Sydney Heads
1854
Watercolour on paper
Presented by Sir William Dixson, 1929
DG*D 18
On arriving in Sydney, Conrad Martens was immediately captivated by the splendour of Sydney Harbour and it became an enduring theme in his work. He produced views from many different vantage points, but those from Sydney’s North Shore were a particular passion. In many of his works he also featured detailed studies of rocks, particularly Sydney sandstone, which he often used to frame his compositions.
This dramatic work is a departure in style for Martens, who is better known for his warm and serene seascape and landscape views. During the 1850s, he produced a series of dark and brooding paintings of wild, stormy seas and ominous skies. Tinged with melancholy, they perhaps reflect the personal toll of the previous decade during which the youngest of his three children died and he faced difficult financial times.

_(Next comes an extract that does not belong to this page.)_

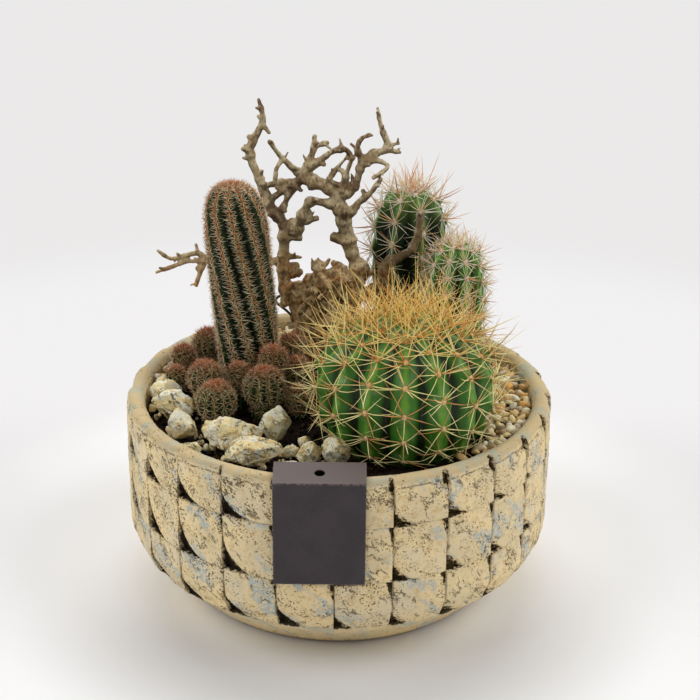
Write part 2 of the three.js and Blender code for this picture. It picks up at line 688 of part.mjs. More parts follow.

In a letter to his brother Henry in 1850, Martens writes:
‘I have done no oil painting for some time; my painting room is so cold in the winter that I have been obliged to retreat to another room to draw in, but which has no light for painting. I am indeed much disheartened about painting. There is no sale for anything in that way. Small drawings and lithographs and teaching have been of late the only way of raising a little cash.’*
A strong palette
‘The painter
then imitates nature in the main by an abbreviation as it were of what is
before him. He takes the top and the bottom, the two extremes, as strong as his
palette will give him, and many of those numberless middle tones … he very
wisely leaves out.’*
Conrad Martens, 1856
Footnotes
* ‘Lecture upon Landscape Painting’, delivered at the
Australian Library, 21 July 1856
Three things to observe
‘In copying
nature there are three things to be closely observed, viz.; the forms of
objects; their true colour; and the effect as to light and shade, by which will
be understood the expansive look and brightness of a midday sun, the gloom of
an approaching storm, or the sombre hue of twilight …*
Conrad Martens, 1856
Footnotes
* ‘Lecture upon Landscape Painting’, delivered
at the Australian Library, 21 July 1856
His natural element
‘Martens
never learnt to handle oil-colour comfortably; with one of two exceptions, an
even opacity pervades all his work in that medium …Very different is his
accomplishment in water-colour. Here are no hesitations, no misgivings; this is
his natural element … Grace, balance, the feeling for line, a just eye for the
pictorial planes, a delicacy of touch in skies and distances – these are the
characteristics of Martens’s art. His love of nature was untiring.’*
Artist Lionel Lindsay, 1920
Footnotes
* From L Lindsay, Conrad Martens: The Man and his Art, 2nd
edn, 1968, pp 22–23
At his best
‘In his many
works on the theme of Sydney Harbour Martens is seen at his best. One feels
that though necessity obliged him to dissipate his talents in teaching and
recording the settings of the homes of a new landed gentry, there was always in
the background the allurement of the harbour with its rocky foreshores and
wooded promontories.’*
Artist Douglas Dundas, 1968
Footnotes
* From L Lindsay, Conrad Martens: The Man and his Art, 2nd
edn, 1968, p xi
A scientific eye
After
accepting an offer of a three-year voyage to India, Conrad Martens left England
in 1833. At Montevideo, in Uruguay, he transferred to join a scientific
expedition on board the Beagle, replacing
artist Augustus Earle, who had fallen ill. During his two years on the Beagle, Martens developed and widened
his skills in documenting the natural world, and began a lasting friendship
with Charles Darwin. Within six months of arriving in Sydney in 1835, he had
made sketching expeditions to the Illawarra, the Blue Mountains and Broken Bay.